-- start Information given --

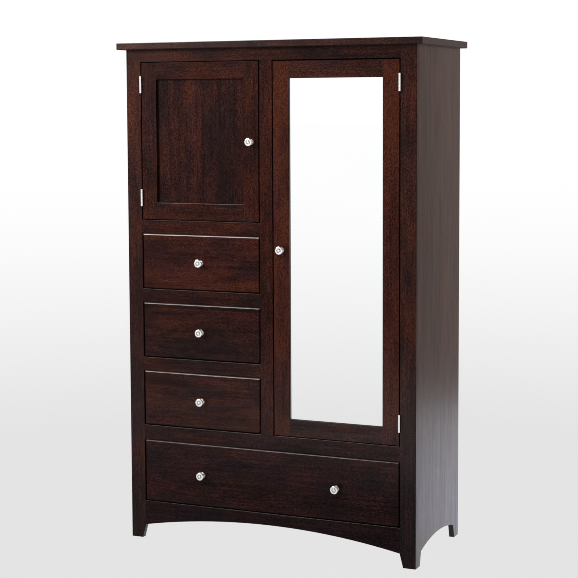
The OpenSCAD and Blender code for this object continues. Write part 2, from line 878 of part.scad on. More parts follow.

-- end Information given --
-- start Information given --

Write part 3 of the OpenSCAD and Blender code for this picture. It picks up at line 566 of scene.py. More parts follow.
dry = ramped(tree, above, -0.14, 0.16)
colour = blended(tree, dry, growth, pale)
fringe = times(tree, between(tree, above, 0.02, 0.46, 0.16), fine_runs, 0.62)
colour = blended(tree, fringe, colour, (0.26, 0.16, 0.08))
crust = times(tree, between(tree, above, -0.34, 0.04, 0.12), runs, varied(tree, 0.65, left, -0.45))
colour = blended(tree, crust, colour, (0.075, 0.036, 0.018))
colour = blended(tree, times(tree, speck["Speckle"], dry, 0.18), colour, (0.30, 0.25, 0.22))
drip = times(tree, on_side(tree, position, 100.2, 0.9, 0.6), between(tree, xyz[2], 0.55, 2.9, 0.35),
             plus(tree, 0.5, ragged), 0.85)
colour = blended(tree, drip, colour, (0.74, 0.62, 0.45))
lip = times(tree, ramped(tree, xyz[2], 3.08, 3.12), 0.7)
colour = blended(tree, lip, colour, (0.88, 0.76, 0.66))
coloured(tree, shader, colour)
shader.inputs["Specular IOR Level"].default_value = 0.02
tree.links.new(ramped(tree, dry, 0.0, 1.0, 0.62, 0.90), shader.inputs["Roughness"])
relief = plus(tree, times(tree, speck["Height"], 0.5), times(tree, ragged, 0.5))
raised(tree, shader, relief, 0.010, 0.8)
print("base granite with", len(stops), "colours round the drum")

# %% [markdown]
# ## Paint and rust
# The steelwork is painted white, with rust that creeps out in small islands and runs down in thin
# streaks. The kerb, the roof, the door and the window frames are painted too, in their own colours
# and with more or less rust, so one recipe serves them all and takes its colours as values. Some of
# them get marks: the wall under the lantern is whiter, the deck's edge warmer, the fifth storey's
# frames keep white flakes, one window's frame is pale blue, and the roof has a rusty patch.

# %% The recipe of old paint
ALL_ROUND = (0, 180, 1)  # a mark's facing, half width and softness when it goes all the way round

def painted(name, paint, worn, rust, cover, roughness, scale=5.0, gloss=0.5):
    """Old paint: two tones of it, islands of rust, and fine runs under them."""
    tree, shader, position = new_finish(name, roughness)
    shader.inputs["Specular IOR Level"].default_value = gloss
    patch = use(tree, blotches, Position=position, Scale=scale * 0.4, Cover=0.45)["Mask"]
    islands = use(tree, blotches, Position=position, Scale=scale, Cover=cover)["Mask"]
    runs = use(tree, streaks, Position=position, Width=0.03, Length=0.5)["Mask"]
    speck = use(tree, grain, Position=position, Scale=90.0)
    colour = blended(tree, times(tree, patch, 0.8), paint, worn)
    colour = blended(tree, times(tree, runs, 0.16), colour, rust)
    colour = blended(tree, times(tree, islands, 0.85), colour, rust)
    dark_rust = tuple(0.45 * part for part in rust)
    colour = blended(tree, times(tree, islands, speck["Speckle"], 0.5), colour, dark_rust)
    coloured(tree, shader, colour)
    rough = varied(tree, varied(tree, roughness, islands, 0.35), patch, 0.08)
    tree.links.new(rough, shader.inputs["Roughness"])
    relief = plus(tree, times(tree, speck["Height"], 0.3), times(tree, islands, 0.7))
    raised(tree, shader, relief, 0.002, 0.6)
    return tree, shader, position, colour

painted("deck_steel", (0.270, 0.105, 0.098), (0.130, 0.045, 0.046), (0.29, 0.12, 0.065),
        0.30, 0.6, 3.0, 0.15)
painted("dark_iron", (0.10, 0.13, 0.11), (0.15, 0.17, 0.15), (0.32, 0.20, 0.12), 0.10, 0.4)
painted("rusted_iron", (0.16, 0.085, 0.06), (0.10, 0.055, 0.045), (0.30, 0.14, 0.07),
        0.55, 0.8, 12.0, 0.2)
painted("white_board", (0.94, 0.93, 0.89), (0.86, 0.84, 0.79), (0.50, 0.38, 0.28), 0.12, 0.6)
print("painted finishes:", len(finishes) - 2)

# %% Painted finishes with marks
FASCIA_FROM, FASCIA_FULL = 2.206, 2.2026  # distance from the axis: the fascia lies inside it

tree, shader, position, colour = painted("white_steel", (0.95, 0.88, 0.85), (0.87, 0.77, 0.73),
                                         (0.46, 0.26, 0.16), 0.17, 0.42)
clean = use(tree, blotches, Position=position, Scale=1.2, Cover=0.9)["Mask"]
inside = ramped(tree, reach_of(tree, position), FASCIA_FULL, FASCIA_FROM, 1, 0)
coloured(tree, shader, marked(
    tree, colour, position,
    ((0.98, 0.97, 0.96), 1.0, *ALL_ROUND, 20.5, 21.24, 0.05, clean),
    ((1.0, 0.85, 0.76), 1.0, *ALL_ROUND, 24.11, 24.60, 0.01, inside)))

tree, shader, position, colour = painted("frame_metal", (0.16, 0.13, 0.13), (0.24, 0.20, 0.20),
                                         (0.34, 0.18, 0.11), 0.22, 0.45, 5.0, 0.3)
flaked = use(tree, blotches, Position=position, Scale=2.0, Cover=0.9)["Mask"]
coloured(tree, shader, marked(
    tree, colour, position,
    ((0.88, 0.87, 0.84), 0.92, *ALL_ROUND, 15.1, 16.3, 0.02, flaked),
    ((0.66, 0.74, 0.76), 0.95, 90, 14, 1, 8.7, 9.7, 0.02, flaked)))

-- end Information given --

_Exercise brief_
Reproduce exactly the lines from the line with "Write part 3" to the line with "# frames keep", both end lines included.

_Answer below_
Write part 3 of the OpenSCAD and Blender code for this picture. It picks up at line 566 of scene.py. More parts follow.
dry = ramped(tree, above, -0.14, 0.16)
colour = blended(tree, dry, growth, pale)
fringe = times(tree, between(tree, above, 0.02, 0.46, 0.16), fine_runs, 0.62)
colour = blended(tree, fringe, colour, (0.26, 0.16, 0.08))
crust = times(tree, between(tree, above, -0.34, 0.04, 0.12), runs, varied(tree, 0.65, left, -0.45))
colour = blended(tree, crust, colour, (0.075, 0.036, 0.018))
colour = blended(tree, times(tree, speck["Speckle"], dry, 0.18), colour, (0.30, 0.25, 0.22))
drip = times(tree, on_side(tree, position, 100.2, 0.9, 0.6), between(tree, xyz[2], 0.55, 2.9, 0.35),
             plus(tree, 0.5, ragged), 0.85)
colour = blended(tree, drip, colour, (0.74, 0.62, 0.45))
lip = times(tree, ramped(tree, xyz[2], 3.08, 3.12), 0.7)
colour = blended(tree, lip, colour, (0.88, 0.76, 0.66))
coloured(tree, shader, colour)
shader.inputs["Specular IOR Level"].default_value = 0.02
tree.links.new(ramped(tree, dry, 0.0, 1.0, 0.62, 0.90), shader.inputs["Roughness"])
relief = plus(tree, times(tree, speck["Height"], 0.5), times(tree, ragged, 0.5))
raised(tree, shader, relief, 0.010, 0.8)
print("base granite with", len(stops), "colours round the drum")

# %% [markdown]
# ## Paint and rust
# The steelwork is painted white, with rust that creeps out in small islands and runs down in thin
# streaks. The kerb, the roof, the door and the window frames are painted too, in their own colours
# and with more or less rust, so one recipe serves them all and takes its colours as values. Some of
# them get marks: the wall under the lantern is whiter, the deck's edge warmer, the fifth storey's
# frames keep white flakes, one window's frame is pale blue, and the roof has a rusty patch.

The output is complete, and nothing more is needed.